The verification can be done by running the following commands:

  1. Import the above public key to your keyring (if you haven't already done that):
    $ gpg --keyserver hkps:// --recv-key "60AA7B6F30434AE68E569963E50C6A0917C622B0"
  2. Download the CHECKSUMS and CHECKSUMS.gpg files from the build directory and verify if the CHECKSUMS is signed with the above key:
    $ gpg --verify CHECKSUMS.gpg CHECKSUMS
    gpg: Signature made .... using RSA key ID 17C622B0
    gpg: Good signature from "Kernel PPA <>"
    gpg: WARNING: This key is not certified with a trusted signature!
    gpg:          There is no indication that the signature belongs to the owner.
  3. Verify the checksums of downloaded deb files:
    $ shasum -c CHECKSUMS 2>&1 | grep 'OK$'
    You should get a line ending with "OK" for each of downloaded deb file and each type of checksums that are given in the CHECKSUMS file.

Upstream kernels in detail

We currently build five sets of upstream kernels. All formal tags from Linus' tree and from the stable trees, plus:

  1. the daily tip of Linus' linux kernel source tree,

  2. the tip of the drm-next head of Dave Airlie's linux repository daily,

  3. the tip of the drm-intel-next head of Keith Packard's linux repository daily until 2012, after which it has been taken over by Daniel Vetter at, and in particular, the drm-intel-next branch,

  4. the tip of the master branch of the debloat-testing tree daily,
  5. tags from the combined v2.6.32.x.y tree (by StefanBader) which is v2.6.32.x with DRM from 2.6.33.y.

This makes these kernels closer to the Lucid kernels which are based on 2.6.32 kernels with DRM backported from the 2.6.33 series.
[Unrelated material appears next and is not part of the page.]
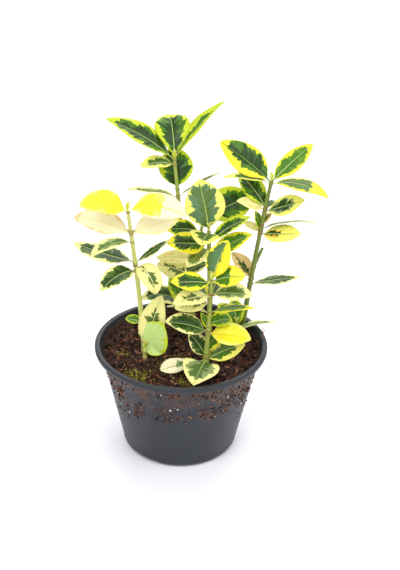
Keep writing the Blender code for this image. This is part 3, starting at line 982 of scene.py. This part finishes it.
@dataclass
class StemMaker:
    """Works out the skin of a whole shoot with its nodes, ridges and flared foot.

    Nodes are the heights where leaves and twigs leave it.
    """
    shoot: Shoot
    nodes: np.ndarray
    sides: int = 20
    step: float = 0.6
    sunk: float = 1.2
    overrun: float = 0.9
    tip_length: float = 1.2
    tip_least: float = 0.25
    node_swell: float = 0.24
    node_length: float = 1.1
    foot_flare: float = 0.4
    foot_length: float = 1.3
    ridges: int = 4
    ridge_depth: float = 0.035
    grain_depth: float = 0.07
    grain_round: float = 2.0
    grain_up: float = 0.35
    scar: tuple[float, float] = (0.25, 0.75)
    brown_foot: float = 2.0

    def radius(self, height: float, low: float, near: float) -> float:
        """Work out the mean radius of the skin.

        Args:
            height: Height above the pot's underside.
            low: Height where the skin starts in the peat.
            near: Distance to the nearest node.

        Returns:
            The radius, swollen at nodes, flared at the foot and rounded off at the tip.
        """
        swell = self.node_swell * math.exp(-((near / self.node_length) ** 2))
        size = self.shoot.thickness(height) * (1 + swell)
        size *= 1 + self.foot_flare * math.exp(-max(height - low - self.sunk, 0) / self.foot_length)
        left = self.shoot.top + self.overrun - height
        return size * min(1, self.tip_least + left / self.tip_length)

    def add_to(self, pool: MeshPool) -> None:
        """Put the shoot's skin in a pool.

        Args:
            pool: Where it goes.
        """
        shoot, turn = self.shoot, circle(self.sides)
        foot = shoot.place(PEAT_EDGE_HEIGHT)
        low = peat_height(math.hypot(foot[0], foot[1])) - self.sunk
        rings, hues = [], []
        for height in np.arange(low, shoot.top + self.overrun, self.step):
            near = np.min(np.abs(self.nodes - height))
            row = height * self.grain_up + foot[0]
            grain = [noise.noise((math.cos(t) * self.grain_round, math.sin(t) * self.grain_round, row))
                     for t in turn]
            uneven = self.ridge_depth * np.cos(self.ridges * turn) + self.grain_depth * np.array(grain)
            ridge = self.radius(height, low, near) * (1 + uneven)
            ring = np.stack([np.cos(turn) * ridge, np.sin(turn) * ridge, 0 * turn], 1)
            rings.append(ring + shoot.place(height))
            scarred = self.scar[0] < near < self.scar[1] or height < low + self.brown_foot
            hues += [Hue.NODE if scarred else shoot.hue] * self.sides
        faces = tube_faces(len(rings), self.sides)
        caps = tube_caps(len(rings), self.sides, shoot.hue)
        pool.add(np.concatenate(rings), faces, hues[:len(faces)], caps)


def add_rod(pool: MeshPool, points: np.ndarray, radii: list[float], sides: int,
            hue: Enum, end: Enum) -> None:
    """Put a closed rod in a pool.

    Args:
        pool: Where it goes.
        points: The points that its middle runs through.
        radii: Its radius at each.
        sides: How many sides it has.
        hue: The hue of its side.
        end: The hue of its two ends.
    """
    turn = circle(sides)
    rings = []
    for number, (point, radius) in enumerate(zip(points, radii)):
        ahead = points[min(number + 1, len(points) - 1)] - points[max(number - 1, 0)]
        ahead = ahead / np.linalg.norm(ahead)
        side = np.cross(ahead, UP if abs(ahead[2]) < 0.9 else SIDEWAYS)
        side /= np.linalg.norm(side)
        other = np.cross(ahead, side)
        rings.append(point + radius * (np.outer(np.cos(turn), side) + np.outer(np.sin(turn), other)))
    faces = tube_faces(len(rings), sides)
    caps = tube_caps(len(rings), sides, end)
    pool.add(np.concatenate(rings), faces, [hue] * len(faces), caps)


@dataclass
class TwigMaker:
    """Works out a short pruned twig with a dark cut."""
    twig: Twig
    base: np.ndarray
    hue: Hue
    stations: int = 14
    sides: int = 12
    foot_swell: float = 1.2
    taper: float = 0.25
    uneven: float = 0.06
    bumps: float = 19.0

    def add_to(self, pool: MeshPool) -> None:
        """Put the twig in a pool.

        Args:
            pool: Where it goes.
        """
        twig = self.twig
        heading, climb = math.radians(twig.heading), math.radians(twig.rise)
        along = around(math.cos(climb), heading, math.sin(climb))
        points, radii = [], []
        for share in np.linspace(0, 1, self.stations):
            bump = self.uneven * math.sin(share * self.bumps)
            points.append(self.base + along * (twig.length * share))
            radii.append(twig.radius * (self.foot_swell - self.taper * share + bump))
        add_rod(pool, np.array(points), radii, self.sides, self.hue, Hue.CUT)


def peat_height(radius: float) -> float:
    """Height of the slightly mounded peat at a distance from the pot's axis."""
    drop = PEAT_CENTRE_HEIGHT - PEAT_EDGE_HEIGHT
    return PEAT_CENTRE_HEIGHT - drop * (radius / WALL_RADIUS_HIGH) ** 2


def wall_radius(height: float) -> float:
    """Outer radius of the pot's wall, which tapers evenly above its rounded foot."""
    low, high = FOOT_ROUND, POT_HEIGHT - COLLAR_HEIGHT
    return WALL_RADIUS_LOW + (WALL_RADIUS_HIGH - WALL_RADIUS_LOW) * (height - low) / (high - low)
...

Can I install and then immediately use a kernel in a live environment?

No. One has two choices to use a mainline kernel:

  1. Install the mainline kernel in an installed environment, restart, and choose this newly installed kernel.
  2. Build a live environment with the new kernel in it. Given the amount of effort involved in doing this, it is easiest to use an installed OS to test the mainline kernel.